Une immense saignée et un lourd handicap pour les entreprises déjà en mal de compétitivité, contraintes, quand elles sont encore en mode de survie, de réduire la voilure, faute de moyens financiers et donc d’investissement. Partout dans le monde, la tendance des prélèvements est à la baisse pour soutenir les transitions énergétiques et écologiques, la recherche, l’innovation et les investissements pour décartonner l’économie. On ne peut naviguer à vue dans une mer agitée, à contre-courant, sans exposer nos entreprises au naufrage et à un décrochage irréversible.
L’impôt sur la fortune, si tel est le cas, a été un lamentable échec. Il a été supprimé partout où il a été établi. Il rapporte moins que ce qu’il coûte et abîme par-dessus tout le sentiment de confiance.
Trop d’impôt tue l’impôt. Une fiscalité confiscatoire qui prend pour cible « les riches », et le secteur structuré coupable de transparence, fait chuter l’investissement, si tant est qu’ils en ont encore l’envie. Elle fait baisser la production jusqu’à en provoquer l’arrêt. L’emploi, tout comme les revenus, y compris ceux de l’État, reculent. Les entreprises, au même titre que « les riches », comme si la richesse même bien acquise était un mal absolu, ne sont pas loin de leur point de rupture. Les accabler de nouvelles taxes pourrait avoir raison de leur résilience et nuire à l’économie nationale. Avec le risque de voir grossir le bataillon des chômeurs et des sans-revenus. De quoi faire exploser et rendre insoutenables les dépenses de soutien à la consommation des ménages désargentés.

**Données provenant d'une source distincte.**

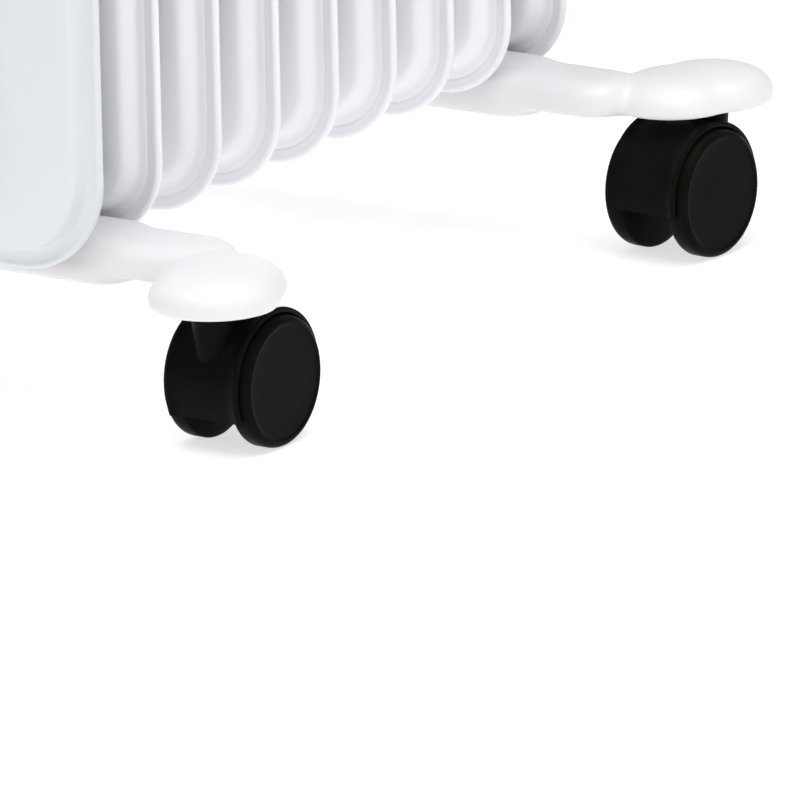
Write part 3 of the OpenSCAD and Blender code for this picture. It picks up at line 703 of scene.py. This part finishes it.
def build_marks():
    """The dial's dashes round the knob, and one or two dashes over each rocker."""
    shell = Shell()
    reach = (KNOB_HIGH.x - KNOB_LOW.x) / 2 + TICK_GAP
    for index in range(TICKS):
        angle = -TICK_SWEEP / 2 + TICK_SWEEP * index / (TICKS - 1)
        turn = math.radians(angle)
        tall = LONG_TICK if index % LONG_TICK_EVERY == 0 else SHORT_TICK
        mark(shell, reach * math.sin(turn), KNOB_MIDDLE_Z + reach * math.cos(turn), TICK_WIDTH, tall,
             -angle)
    for node, bars in (("low_power_rocker", 1), ("high_power_rocker", 2)):
        low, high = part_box(node)
        x = (low.x + high.x) / 2
        for index in range(bars):
            mark(shell, x + (index - (bars - 1) / 2) * ROCKER_MARK_PITCH, high.z + ROCKER_MARK_OVER,
                 ROCKER_MARK_WIDTH, ROCKER_MARK_TALL)
    finish_piece(shell.make("fascia_marks"), body_of("control_fascia"), "housing_white")


# ---------- feet ----------
# voxel size and passes of smoothing of a foot's skin
FOOT_VOXEL = 1.1 * MM
FOOT_SMOOTHING = 36
SMOOTHING_FACTOR = 0.5
SKIN_ANGLE = 60
LOAF_STEPS = 6
SMALLEST_LOAF_RADIUS = 2
# radius of a wing nut's pocket and its lowest and highest z over the bar's underside, in mm
POCKET_RADIUS = 13.5
POCKET_SPAN = (-2, 8.2)
# distance of a nut's axis inside the outer edge of the U-bolts, in mm
NUT_IN = 2.5
# plan, corner radius, lowest and highest z over the bar's underside, crown and lower edge radius of
# the parts of a foot, in mm: the bar's lower slab and its back, a neck at its end and an arm
SLAB = ((160, 40), 14, (0, 9), (1.5, 1.5), 2.5)
BACK = ((160, 37), 14, (1, 18.6), (6, 5), 1.5)
NECK = ((60, 36), 16, (4, 18.0), (10, 8), 1.5)
ARM = ((50, 53), 24.5, (4, 18.3), (19, 11), 1.0)
NECK_X = 89
# how far an arm's middle lies inwards of the stem and outwards of the bar, in mm
ARM_IN = 6.0
ARM_OUT = 18.5
# how far a pad's middle lies past the stem, sideways and outwards, in mm
PAD_PAST_X = 1
PAD_PAST_Y = 0.5
# radius and height over the bar's underside of a pad, in mm
PAD_SECTION = (
    (23.8, 4.0), (25.0, 4.2), (25.5, 5.0), (25.5, 8.6), (25.0, 10.6), (23.8, 12.6), (21.8, 14.5),
    (19.0, 16.0), (15.5, 17.2), (11.0, 18.0), (6.0, 18.4), (0.5, 18.5),
)


def loaf(shell, form, base, x, y):
    """Adds a moulding of rounded plan with a domed top round x and y over base, in mm.

    form is its plan, corner radius, lowest and highest z, crown and lower edge radius. The crown
    says how far the top draws in and how far down that starts.
    """
    (width, depth), radius, (low, high), (draw_in, drop), edge = form
    low_z, high_z = base + low, base + high
    rows = [(edge, low_z), (0.3 * edge, low_z + 0.3 * edge), (0.0, low_z + edge)]
    for step in range(LOAF_STEPS + 1):
        turn = math.radians(90 * step / LOAF_STEPS)
        rows.append((draw_in * (1 - math.cos(turn)), high_z - drop * (1 - math.sin(turn))))
    rings = []
    for inset, z in rows:
        outline = rounded_rect((width - 2 * inset) * MM, (depth - 2 * inset) * MM,
                               max(radius - inset, SMALLEST_LOAF_RADIUS) * MM)
        rings.append([(x * MM + u, y * MM + v, z * MM) for u, v in outline])
    shell.loft(rings)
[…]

Tout cela va à l’encontre de la théorie du ruissellement qui a encore de nombreux adeptes. Ces mesures de facilité à consonance populiste sont certes séduisantes, mais assez problématiques. C’est comme s’il fallait se jeter à l’eau pour éviter d’être mouillé par la pluie. Sans bouée de sauvetage, on n’est pas loin du naufrage.